2014-10-07 – Getting married is like jumping off a cliff. One moment you’re on solid ground, then next moment you are walking on air. And there are no Wile E Coyote moves to undo it.
That may be a little extreme, you say. And you may be right. Entering into a committed relationship with another person is a gradual process. You start seeing the person. You start seeing them regularly. You start seeing them intensely. Maybe you start living together. You become engaged. You survive the wedding planning process. And finally, you get married. But not finally. You still have single thoughts in your mind. One by one, those are extinguished. And finally you are a couple—till death do you part.
Not all married couples make it this far. (I’m not talking about the death part. I’m talking about the fully-committed part.)
As of yesterday, a majority of states now allow this to gay couples.
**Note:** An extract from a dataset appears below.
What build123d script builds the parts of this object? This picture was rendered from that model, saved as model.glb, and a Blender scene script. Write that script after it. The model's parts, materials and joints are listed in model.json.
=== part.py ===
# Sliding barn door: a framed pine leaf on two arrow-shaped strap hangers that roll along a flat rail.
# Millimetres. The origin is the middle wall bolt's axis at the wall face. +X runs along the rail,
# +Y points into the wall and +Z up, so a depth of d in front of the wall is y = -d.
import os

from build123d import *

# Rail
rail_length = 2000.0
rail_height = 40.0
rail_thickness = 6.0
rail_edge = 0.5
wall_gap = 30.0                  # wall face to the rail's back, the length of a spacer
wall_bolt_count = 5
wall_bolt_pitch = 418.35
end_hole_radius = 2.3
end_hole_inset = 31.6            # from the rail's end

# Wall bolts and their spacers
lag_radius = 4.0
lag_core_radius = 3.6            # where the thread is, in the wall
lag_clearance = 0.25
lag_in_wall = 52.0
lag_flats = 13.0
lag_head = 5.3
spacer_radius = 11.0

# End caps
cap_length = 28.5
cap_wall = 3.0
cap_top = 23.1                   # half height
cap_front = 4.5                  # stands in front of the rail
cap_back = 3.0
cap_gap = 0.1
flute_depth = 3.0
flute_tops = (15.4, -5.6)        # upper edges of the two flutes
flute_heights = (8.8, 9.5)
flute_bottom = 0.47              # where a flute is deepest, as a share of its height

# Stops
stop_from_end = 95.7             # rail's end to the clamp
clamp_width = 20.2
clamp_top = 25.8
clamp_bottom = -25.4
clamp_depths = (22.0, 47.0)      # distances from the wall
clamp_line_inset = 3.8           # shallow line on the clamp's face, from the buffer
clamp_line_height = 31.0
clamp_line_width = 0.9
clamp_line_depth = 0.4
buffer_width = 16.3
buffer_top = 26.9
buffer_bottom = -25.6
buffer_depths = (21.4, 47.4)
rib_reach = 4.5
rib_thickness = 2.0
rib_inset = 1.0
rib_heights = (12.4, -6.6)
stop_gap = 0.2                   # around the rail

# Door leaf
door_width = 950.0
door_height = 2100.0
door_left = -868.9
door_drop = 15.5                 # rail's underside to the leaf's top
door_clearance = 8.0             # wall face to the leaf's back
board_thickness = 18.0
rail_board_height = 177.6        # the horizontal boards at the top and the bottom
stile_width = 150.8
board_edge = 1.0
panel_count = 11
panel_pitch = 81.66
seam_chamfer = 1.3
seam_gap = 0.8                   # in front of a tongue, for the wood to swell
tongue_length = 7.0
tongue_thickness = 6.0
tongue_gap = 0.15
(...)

And it’s an odd thing: this is not a liberal or conservative battle. There have been staunch conservative on the side of marriage equality. (I would say, however, that we’re talking about historical conservatives, not hysterical conservatives.)
The reason for this, I think, has to do with the fact that committed relationships—marriages—promote responsible behavior. Hysterical conservatives yak about this constantly, when it suits their purposes to degrade the poor and minorities. Get married, they say. Marriage is the greatest institution we have to secure prosperity and welfare for families. Many don’t want to carry this argument to its logical conclusion.
But some do.
Like any big change in life, you’re going to wonder if it was the right thing. You wonder that when you jump off the marriage cliff. You wonder that when you take a new job or buy a new house or move to another city. The thing that makes it work is . . . faith that, if you are committed, it will work.
If you are looking for ways out . . . well, Wiley E. Coyote can tell you that looking for a way out will cause you to fall.